# [PROBLEM REQUIREMENTS]
Quote exactly the lines spanning from the top of the data below to the line that contains "return piece", including both.

— BEGIN MATERIAL —

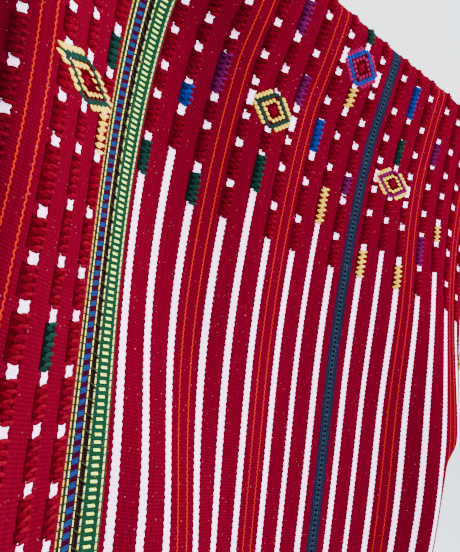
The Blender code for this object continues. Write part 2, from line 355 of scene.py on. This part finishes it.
def mesh_object(name, points, faces, materials, face_material=None):
    """An object from points and faces, smooth, with one material or one for each face."""
    mesh = bpy.data.meshes.new(name)
    mesh.from_pydata([tuple(p) for p in points], [], faces)
    for made in materials:
        mesh.materials.append(made)
    if face_material is not None:
        mesh.polygons.foreach_set("material_index", face_material)
    mesh.shade_smooth()
    obj = bpy.data.objects.new(name, mesh)
    bpy.context.scene.collection.objects.link(obj)
    return obj


def own(piece, slot, *nodes):
    """Makes a piece ride on the body and stand for the given solids, which it hides. The slot is not used."""
    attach(piece, "root")
    if nodes:
        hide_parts(*nodes)
    return piece


def neck_edge(v, face):
    """Half the width of the neck opening at v."""
    reach = NECK_FRONT if face > 0 else NECK_BACK
    return NECK_HALF * math.sqrt(max(1.0 - (v / reach) ** 2, 0.0)) if v < reach else 0.0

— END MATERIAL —

# [TASK SOLUTION]
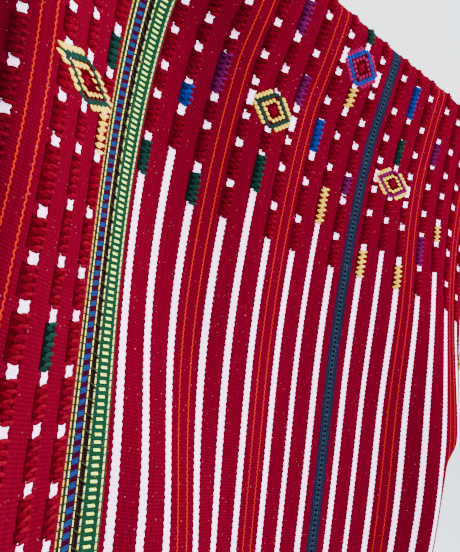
The Blender code for this object continues. Write part 2, from line 355 of scene.py on. This part finishes it.
def mesh_object(name, points, faces, materials, face_material=None):
    """An object from points and faces, smooth, with one material or one for each face."""
    mesh = bpy.data.meshes.new(name)
    mesh.from_pydata([tuple(p) for p in points], [], faces)
    for made in materials:
        mesh.materials.append(made)
    if face_material is not None:
        mesh.polygons.foreach_set("material_index", face_material)
    mesh.shade_smooth()
    obj = bpy.data.objects.new(name, mesh)
    bpy.context.scene.collection.objects.link(obj)
    return obj


def own(piece, slot, *nodes):
    """Makes a piece ride on the body and stand for the given solids, which it hides. The slot is not used."""
    attach(piece, "root")
    if nodes:
        hide_parts(*nodes)
    return piece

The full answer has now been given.